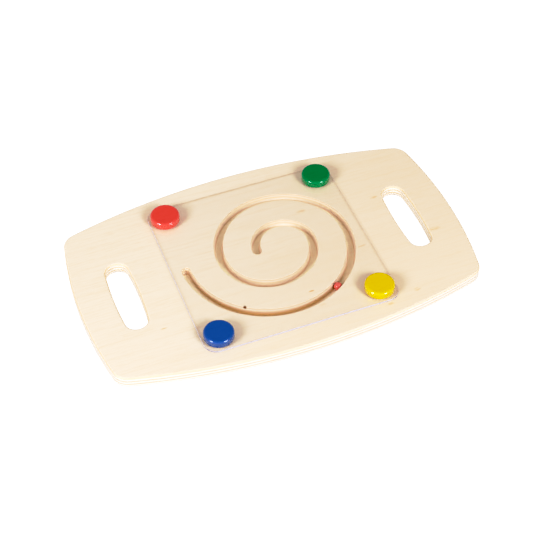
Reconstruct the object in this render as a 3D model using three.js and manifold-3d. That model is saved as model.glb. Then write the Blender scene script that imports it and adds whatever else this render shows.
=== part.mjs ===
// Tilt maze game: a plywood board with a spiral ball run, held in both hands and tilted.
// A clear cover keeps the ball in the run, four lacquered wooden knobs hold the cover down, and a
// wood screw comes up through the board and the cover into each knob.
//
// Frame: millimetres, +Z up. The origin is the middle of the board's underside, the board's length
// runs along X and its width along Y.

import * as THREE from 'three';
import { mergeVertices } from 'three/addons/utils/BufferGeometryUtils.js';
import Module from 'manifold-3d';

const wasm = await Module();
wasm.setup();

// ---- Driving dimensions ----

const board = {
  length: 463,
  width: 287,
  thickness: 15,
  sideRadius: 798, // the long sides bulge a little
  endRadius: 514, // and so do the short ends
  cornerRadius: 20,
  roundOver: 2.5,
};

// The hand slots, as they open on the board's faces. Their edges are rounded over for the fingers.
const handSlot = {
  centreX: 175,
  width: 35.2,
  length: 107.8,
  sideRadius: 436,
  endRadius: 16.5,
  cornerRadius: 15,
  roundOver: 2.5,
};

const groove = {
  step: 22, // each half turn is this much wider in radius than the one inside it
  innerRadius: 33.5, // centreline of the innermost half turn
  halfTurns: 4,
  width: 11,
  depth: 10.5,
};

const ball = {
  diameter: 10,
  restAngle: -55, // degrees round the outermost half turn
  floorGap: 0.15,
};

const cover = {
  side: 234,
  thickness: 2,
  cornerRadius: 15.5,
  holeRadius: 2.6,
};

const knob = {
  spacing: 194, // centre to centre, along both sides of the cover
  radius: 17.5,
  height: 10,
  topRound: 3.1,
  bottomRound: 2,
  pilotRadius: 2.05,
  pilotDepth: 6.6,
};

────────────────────

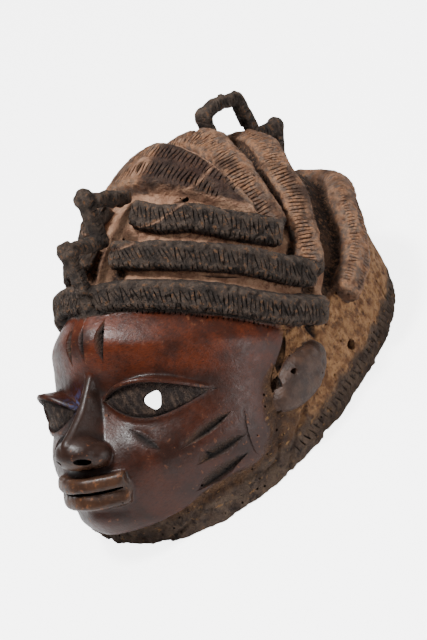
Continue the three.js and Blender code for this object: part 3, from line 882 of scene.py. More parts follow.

────────────────────

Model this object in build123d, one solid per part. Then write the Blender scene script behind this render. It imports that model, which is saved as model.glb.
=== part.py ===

────────────────────

- _Instructions to follow_
Print, without alteration, the lines from the line with "Reconstruct the object" to the line with "width along Y.". Include both of them, and omit every other line.

- _Exercise answer_
Reconstruct the object in this render as a 3D model using three.js and manifold-3d. That model is saved as model.glb. Then write the Blender scene script that imports it and adds whatever else this render shows.
=== part.mjs ===
// Tilt maze game: a plywood board with a spiral ball run, held in both hands and tilted.
// A clear cover keeps the ball in the run, four lacquered wooden knobs hold the cover down, and a
// wood screw comes up through the board and the cover into each knob.
//
// Frame: millimetres, +Z up. The origin is the middle of the board's underside, the board's length
// runs along X and its width along Y.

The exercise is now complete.